When you ask people how they know each other, they will often respond with "the Vineyard." When a man in a tie emblazoned with the Edgartown Yacht Club symbol asked Brooke and I how we knew each other, I quickly interjected with "Necker Island," which impressed this group momentarily, until they looked down at my polyurethane Forever 21 shoes and knew I was lying. Brooke's unbridled elation at the fact that "the drinks are freeeeeeeee!" didn't help our case either.

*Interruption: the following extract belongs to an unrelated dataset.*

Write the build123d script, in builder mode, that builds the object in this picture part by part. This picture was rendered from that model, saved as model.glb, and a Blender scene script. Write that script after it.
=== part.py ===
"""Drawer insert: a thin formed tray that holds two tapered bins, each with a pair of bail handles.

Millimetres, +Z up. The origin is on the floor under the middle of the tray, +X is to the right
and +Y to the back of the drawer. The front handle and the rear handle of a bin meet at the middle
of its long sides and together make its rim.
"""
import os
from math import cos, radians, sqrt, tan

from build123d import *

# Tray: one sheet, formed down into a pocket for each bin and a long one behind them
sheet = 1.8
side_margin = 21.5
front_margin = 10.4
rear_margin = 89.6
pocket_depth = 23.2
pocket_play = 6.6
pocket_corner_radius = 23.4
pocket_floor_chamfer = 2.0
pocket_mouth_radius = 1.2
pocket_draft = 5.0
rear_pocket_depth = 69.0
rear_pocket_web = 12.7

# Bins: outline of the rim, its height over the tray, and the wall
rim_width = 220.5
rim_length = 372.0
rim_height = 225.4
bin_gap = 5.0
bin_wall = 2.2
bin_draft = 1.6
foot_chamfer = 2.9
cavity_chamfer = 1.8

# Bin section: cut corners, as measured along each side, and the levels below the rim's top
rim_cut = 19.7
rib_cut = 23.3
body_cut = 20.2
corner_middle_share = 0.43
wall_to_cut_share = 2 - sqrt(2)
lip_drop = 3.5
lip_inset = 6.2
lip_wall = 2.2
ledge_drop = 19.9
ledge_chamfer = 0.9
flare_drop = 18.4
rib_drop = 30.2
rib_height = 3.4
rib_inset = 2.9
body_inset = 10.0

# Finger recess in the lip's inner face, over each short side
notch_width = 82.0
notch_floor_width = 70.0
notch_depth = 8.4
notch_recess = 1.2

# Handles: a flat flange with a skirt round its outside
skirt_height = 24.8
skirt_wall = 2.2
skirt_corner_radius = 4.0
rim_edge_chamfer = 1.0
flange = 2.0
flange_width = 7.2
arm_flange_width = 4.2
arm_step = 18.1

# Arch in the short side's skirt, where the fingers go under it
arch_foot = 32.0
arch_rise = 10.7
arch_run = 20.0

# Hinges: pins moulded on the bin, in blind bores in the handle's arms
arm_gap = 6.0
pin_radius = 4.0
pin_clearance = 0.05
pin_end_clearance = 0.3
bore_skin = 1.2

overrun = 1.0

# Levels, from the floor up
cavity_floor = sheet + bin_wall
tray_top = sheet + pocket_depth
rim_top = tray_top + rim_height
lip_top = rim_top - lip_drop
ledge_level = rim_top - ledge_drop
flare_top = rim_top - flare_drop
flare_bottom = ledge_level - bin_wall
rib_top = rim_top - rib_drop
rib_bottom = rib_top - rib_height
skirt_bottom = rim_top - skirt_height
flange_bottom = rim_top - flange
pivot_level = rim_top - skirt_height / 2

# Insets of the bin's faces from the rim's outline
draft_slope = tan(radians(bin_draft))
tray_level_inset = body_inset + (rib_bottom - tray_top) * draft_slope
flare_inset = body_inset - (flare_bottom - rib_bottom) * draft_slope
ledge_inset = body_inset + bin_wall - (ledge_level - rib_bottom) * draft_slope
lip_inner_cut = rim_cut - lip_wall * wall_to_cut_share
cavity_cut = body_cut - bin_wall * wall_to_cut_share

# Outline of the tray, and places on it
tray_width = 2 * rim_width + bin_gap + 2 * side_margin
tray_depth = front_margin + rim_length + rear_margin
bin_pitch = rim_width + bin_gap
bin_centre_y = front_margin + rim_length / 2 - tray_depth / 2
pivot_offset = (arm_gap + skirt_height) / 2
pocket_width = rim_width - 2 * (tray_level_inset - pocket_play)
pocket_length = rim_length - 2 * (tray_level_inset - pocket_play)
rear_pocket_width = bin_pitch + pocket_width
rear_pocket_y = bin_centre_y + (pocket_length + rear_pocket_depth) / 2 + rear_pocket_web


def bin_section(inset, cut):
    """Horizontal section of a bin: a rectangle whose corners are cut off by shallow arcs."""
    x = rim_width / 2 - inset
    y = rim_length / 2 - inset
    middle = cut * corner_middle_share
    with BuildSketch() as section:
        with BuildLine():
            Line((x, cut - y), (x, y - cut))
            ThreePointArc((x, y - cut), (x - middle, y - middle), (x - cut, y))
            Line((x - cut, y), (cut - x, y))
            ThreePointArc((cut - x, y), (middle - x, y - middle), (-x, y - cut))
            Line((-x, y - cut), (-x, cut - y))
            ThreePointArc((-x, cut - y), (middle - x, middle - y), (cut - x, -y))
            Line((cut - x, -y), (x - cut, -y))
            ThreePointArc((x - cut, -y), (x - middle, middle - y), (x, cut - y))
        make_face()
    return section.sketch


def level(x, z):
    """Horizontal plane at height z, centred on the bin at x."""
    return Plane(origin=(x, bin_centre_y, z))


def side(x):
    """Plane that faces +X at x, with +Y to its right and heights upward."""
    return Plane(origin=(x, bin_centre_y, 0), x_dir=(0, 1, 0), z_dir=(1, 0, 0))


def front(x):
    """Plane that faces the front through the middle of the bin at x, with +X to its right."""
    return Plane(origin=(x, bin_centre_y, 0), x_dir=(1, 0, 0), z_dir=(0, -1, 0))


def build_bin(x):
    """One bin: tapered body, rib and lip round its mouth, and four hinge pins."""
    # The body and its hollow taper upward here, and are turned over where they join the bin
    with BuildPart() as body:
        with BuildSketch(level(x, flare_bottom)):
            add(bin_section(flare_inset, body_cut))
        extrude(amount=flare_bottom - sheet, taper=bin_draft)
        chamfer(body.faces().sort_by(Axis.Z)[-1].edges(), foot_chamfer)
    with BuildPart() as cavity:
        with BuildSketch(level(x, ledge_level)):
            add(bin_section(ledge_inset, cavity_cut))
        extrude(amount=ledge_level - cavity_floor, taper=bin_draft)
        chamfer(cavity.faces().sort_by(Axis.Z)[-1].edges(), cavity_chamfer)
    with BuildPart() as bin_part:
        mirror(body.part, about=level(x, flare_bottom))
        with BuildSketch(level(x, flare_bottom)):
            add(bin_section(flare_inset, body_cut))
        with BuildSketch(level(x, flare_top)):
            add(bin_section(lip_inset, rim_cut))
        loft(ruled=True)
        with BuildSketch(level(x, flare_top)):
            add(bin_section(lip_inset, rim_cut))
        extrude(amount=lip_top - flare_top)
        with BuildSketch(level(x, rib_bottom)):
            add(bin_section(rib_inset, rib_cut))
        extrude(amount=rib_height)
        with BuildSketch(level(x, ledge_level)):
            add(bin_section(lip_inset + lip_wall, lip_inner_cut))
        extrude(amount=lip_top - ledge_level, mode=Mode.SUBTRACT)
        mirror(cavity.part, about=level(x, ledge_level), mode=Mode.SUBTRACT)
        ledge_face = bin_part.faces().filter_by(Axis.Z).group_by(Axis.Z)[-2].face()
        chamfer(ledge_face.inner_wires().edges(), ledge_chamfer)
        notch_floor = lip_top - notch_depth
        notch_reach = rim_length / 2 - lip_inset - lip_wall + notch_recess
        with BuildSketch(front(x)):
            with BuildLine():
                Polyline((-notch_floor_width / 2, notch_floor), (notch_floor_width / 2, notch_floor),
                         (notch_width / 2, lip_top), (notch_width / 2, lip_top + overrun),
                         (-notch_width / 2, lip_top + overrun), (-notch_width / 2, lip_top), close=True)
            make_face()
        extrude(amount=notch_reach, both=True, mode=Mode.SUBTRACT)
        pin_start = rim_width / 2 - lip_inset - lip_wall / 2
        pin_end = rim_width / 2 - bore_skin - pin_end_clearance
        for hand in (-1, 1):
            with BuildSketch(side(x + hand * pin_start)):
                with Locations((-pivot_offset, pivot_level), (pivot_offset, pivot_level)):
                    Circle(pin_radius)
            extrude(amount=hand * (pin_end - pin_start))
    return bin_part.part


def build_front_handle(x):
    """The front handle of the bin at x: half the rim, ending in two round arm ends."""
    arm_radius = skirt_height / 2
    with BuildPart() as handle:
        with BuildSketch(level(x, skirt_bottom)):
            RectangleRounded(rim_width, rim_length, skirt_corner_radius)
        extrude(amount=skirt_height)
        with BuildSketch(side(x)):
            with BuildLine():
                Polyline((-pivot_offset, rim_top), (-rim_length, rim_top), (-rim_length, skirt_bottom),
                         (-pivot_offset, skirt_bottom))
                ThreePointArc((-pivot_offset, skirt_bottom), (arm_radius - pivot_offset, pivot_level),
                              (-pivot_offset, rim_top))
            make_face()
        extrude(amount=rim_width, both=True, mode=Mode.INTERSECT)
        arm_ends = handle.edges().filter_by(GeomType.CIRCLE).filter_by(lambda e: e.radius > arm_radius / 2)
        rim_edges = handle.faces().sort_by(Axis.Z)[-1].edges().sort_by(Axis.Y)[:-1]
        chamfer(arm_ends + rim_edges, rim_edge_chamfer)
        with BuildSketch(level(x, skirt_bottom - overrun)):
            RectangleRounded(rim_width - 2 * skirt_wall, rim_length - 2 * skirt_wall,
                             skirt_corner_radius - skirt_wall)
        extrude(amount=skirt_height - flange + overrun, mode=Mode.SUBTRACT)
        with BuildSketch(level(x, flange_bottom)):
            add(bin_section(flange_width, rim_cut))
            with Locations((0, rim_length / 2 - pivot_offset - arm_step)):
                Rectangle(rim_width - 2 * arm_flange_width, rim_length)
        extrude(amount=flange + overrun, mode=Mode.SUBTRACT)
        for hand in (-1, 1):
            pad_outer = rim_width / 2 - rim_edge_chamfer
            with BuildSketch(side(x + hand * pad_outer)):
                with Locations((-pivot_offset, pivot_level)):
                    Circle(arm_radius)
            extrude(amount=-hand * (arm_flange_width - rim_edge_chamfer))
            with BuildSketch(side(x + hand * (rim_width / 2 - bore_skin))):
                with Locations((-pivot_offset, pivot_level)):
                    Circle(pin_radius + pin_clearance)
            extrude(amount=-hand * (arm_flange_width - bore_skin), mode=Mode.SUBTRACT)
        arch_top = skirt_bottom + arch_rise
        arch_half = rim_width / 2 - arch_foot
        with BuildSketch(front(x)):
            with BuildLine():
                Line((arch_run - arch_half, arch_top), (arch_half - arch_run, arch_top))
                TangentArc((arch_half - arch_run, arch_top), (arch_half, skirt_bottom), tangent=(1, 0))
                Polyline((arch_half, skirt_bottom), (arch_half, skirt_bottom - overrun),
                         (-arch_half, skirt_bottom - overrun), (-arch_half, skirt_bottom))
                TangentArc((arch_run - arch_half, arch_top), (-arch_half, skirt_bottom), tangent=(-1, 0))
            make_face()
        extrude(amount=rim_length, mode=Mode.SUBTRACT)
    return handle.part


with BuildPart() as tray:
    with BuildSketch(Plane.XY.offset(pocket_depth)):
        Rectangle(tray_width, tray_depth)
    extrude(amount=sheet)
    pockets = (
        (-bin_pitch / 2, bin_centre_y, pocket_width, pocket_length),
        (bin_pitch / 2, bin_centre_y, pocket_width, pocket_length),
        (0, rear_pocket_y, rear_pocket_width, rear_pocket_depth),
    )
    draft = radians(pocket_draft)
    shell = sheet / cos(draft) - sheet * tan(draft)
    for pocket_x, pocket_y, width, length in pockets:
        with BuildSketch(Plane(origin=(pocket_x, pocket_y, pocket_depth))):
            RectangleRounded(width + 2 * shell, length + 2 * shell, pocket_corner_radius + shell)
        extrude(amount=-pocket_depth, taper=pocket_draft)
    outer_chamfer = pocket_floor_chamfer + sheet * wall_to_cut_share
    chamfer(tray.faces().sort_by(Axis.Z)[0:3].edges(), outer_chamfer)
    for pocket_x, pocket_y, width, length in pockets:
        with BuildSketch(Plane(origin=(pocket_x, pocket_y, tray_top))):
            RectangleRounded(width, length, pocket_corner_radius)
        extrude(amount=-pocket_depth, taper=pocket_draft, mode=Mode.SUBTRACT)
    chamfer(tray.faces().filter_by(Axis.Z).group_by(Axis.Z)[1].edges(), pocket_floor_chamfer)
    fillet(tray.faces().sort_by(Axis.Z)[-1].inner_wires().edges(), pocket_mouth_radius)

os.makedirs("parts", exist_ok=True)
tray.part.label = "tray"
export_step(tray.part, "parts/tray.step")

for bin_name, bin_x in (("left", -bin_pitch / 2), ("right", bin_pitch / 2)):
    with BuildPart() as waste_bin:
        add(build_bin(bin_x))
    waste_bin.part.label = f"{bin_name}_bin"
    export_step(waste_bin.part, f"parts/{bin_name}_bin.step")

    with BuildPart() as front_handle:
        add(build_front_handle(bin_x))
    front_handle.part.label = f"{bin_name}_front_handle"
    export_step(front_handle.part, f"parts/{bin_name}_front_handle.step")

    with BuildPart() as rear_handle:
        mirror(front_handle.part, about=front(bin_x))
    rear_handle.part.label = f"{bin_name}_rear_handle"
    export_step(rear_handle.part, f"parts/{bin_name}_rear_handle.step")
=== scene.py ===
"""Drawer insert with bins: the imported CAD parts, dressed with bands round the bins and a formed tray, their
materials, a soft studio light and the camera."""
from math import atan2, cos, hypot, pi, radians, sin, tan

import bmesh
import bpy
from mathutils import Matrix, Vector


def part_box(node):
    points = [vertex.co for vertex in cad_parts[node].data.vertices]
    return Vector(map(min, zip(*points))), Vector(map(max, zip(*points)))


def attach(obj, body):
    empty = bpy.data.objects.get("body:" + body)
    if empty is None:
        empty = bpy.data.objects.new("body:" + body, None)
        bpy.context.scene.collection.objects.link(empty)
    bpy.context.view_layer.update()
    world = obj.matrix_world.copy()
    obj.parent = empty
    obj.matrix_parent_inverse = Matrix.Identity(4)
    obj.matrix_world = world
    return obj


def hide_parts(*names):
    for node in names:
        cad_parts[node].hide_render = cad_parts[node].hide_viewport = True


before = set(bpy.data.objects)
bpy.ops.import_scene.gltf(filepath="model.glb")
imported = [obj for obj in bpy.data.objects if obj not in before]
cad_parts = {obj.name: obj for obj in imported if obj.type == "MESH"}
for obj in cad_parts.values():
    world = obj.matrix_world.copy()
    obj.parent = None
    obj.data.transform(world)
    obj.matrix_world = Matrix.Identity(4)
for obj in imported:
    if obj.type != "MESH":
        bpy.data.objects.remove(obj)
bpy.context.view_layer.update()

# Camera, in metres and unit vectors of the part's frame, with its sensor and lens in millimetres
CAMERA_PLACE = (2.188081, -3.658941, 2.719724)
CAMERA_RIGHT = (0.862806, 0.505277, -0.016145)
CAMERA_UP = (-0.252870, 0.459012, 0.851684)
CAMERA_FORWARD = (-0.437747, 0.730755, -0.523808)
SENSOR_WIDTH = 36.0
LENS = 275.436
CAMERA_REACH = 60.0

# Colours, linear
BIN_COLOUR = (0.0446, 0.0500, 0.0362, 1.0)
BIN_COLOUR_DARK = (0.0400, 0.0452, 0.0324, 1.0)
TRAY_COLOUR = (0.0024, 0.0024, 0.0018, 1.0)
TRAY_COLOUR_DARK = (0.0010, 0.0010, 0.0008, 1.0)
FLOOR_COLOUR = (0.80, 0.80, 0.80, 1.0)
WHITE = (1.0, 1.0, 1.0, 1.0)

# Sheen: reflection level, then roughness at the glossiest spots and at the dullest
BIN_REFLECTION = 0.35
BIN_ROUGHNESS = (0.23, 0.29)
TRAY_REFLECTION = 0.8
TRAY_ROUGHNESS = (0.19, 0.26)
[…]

It's also completely appropriate for heterosexual [questionable] males to wear pink pants. What else do these haberdashers like? They like cuff links, truffles, gin, dancing in circles with other men to Neil Diamond cover bands, and not me. This one guy with movie star good looks and a Harvard MBA handed me his empty glass after he was finished with his umpteenth Maker's. As if I were the help. WASPs, curiously, are offended by the generous proportions of my rear end, which they find vulgar, but is always a hit in Harlem. These boys hadn't seen anything this wide since the finish line at the Head of the Charles!

I studied the fair- haired ladies in the crowd to see what I was doing wrong. First of all, their dye jobs are much more of the Bergdorf Blonds variety rather than Courteny Love, which is what I've got going on currently. WASPettes (yes, I WILL invoke Jersey Shoreese at this juncture) seem to have an affinity to monogramming, scowling, and anorexia. Also, the theme of the night was "speak softly and carry a big bag." Gotta keep that Xanax somewhere!

Stranger in a strange land.

And this is where the evening ended, like many others that came before. But it did not come to a close until after being chastised by a group of high school girls when Brooke dropped her slice of pizza and the floor and proceeded to consume it without the slightest moment of hesitation. As we parted ways, I turned to Brooke and said, "What shall we do to-morrow? What shall we ever do?" And I threw my head back and laughed with a voice full of poverty.